Ce que l’écrivain raconte en deux pages du gamin, du mystère de verre qu’il glisse dans l’une des deux petites poches de sa culotte courte, qu’il ressort et considère sur l’herbe d’un pré à Saint-Hilaire-du-Maine,
l’objet parfait et énigmatique qu’il tient dans le creux de sa main, je crois pouvoir le toucher aujourd’hui et comprendre.
C’est une pierre, presque une pierre ou un coquillage, un coquillage bleu, pâle, terne et précieux, tesson de verre presque rond, usé, j’en ai ramassé et caressé moi aussi, de verre et de terre, ceux de terre m’ont fasciné, me fascinent, m’ont fait rêver.
J’ai marché entre vagues et plage de Saint-Nazaire à Saint-Malo, de Sète à Rome, Dodécanèse et Péloponnèse, en en ai ramené par centaines pour trouver enfin le cabochon que Jean-Loup Trassard a ramassé sur une plage de Normandie, sa mère était en blanc, son père avait lancé un anneau de caoutchouc orange.

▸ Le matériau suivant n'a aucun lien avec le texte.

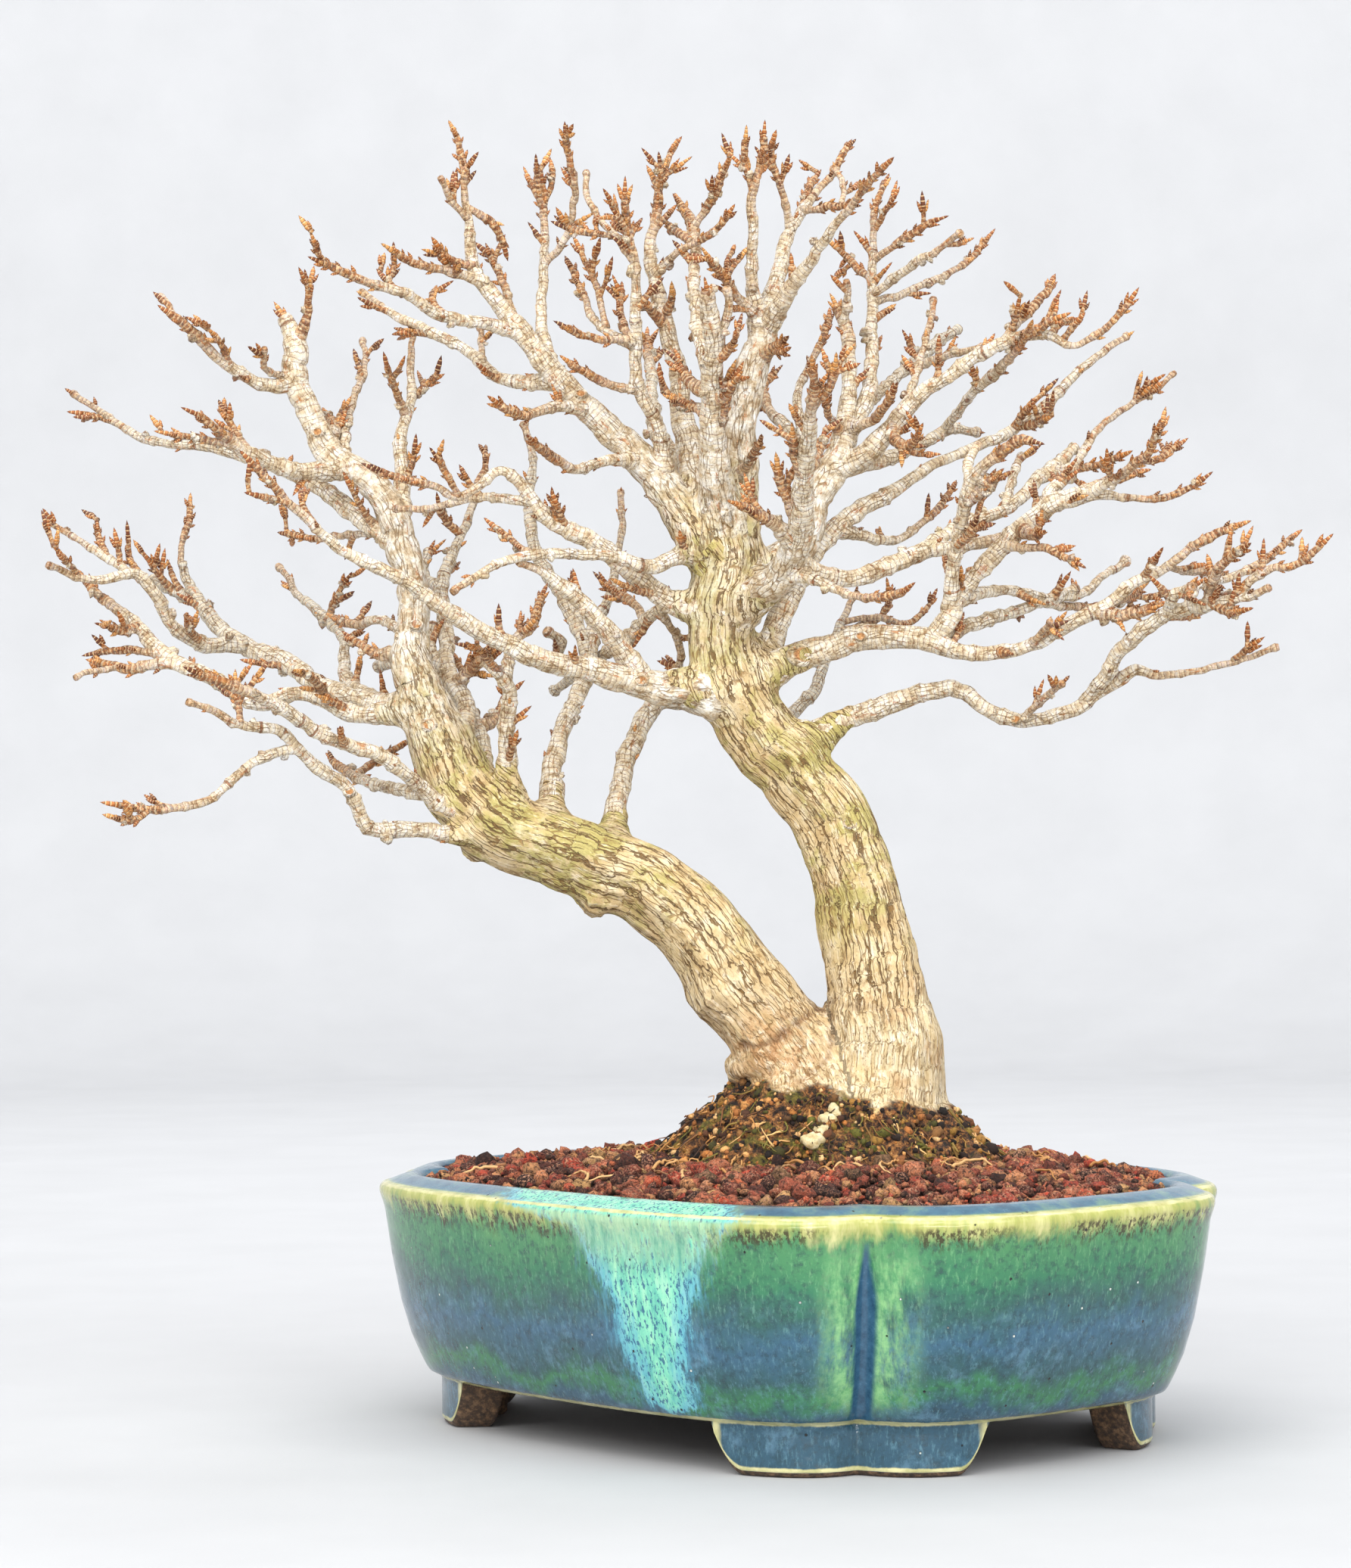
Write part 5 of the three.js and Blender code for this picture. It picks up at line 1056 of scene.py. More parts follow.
live(upper_right, -14, 29, 258, 1.7, 29, 254, 1.6, 34, 253, 1.5, 36, 260)
spray_right = pruned(right_post, 35, 15, 246, 3, 26, 249, 2.4, 38, 254, 1.8, 43, 257, 1.9, 51, 256, 1.4)
live(spray_right, -56, 42, 256.5, 1.7, 51, 268, 1.6, 55, 271, 2, 59, 275, 1.5, 66, 285.5)
green_branch = pruned(right_trunk, 46, -12, 196, 4.4, -5, 200, 3.8, -2, 207, 3.5, 3, 217, 3.2, 10, 228, 3,
    21, 237, 2.6, 27, 240, 2.3, 38, 247, 1.9, 50, 252, 1.8, 62, 258, 2, 70, 264.5, 1.8, 80, 274, 1.5,
    90, 281, 1.1)
live(green_branch, -9, 60, 257, 1.5, 63, 261, 1.4, 67, 265.5)
live(green_branch, -12, 61, 257.5, 1.5, 67, 258.5, 1.3, 72, 261)
live(green_branch, 28, 14, 231, 2, 30, 228.5, 1.5, 38, 234, 1.3, 46, 245)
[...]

C’était un vulgaire morceau de verre, verre bleu poncé par la mer, un nombril de bouteille que la mémoire et l’écriture ont fait passer du pré d’hier à celui d’aujourd’hui. Tesson de verre, tesson de terre, tout à la fois métonymie et métaphore,
parcelle de l’inconnu sans contours. Mystères rejetés des gouffres de la mer et des travaux des hommes qui attestent du pouvoir philosophique de ces restes de la vaisselle du monde, égarés dans une étendue trop vaste, rescapés d’un mystérieux trésor, obstinés, malmenés par les vagues, brisés, concassés, bouchardés d’abord, roulés, érodés, polis ensuite, puis ronds comme une épaule, doux comme la peau, tout à leur sort sur la plage, au chaud dans la poche, objets autour duquel l’esprit tourne, incertitude cernée, comme un tableau ou une flaque qui reflèterait tout le ciel.
Le cabochon que j’ai dans la poche, je le donne à qui le veut,
l’usure et l’épure, l’ampleur de cet objet ne m’appartient pas, qu’il passe de main en main comme un furet.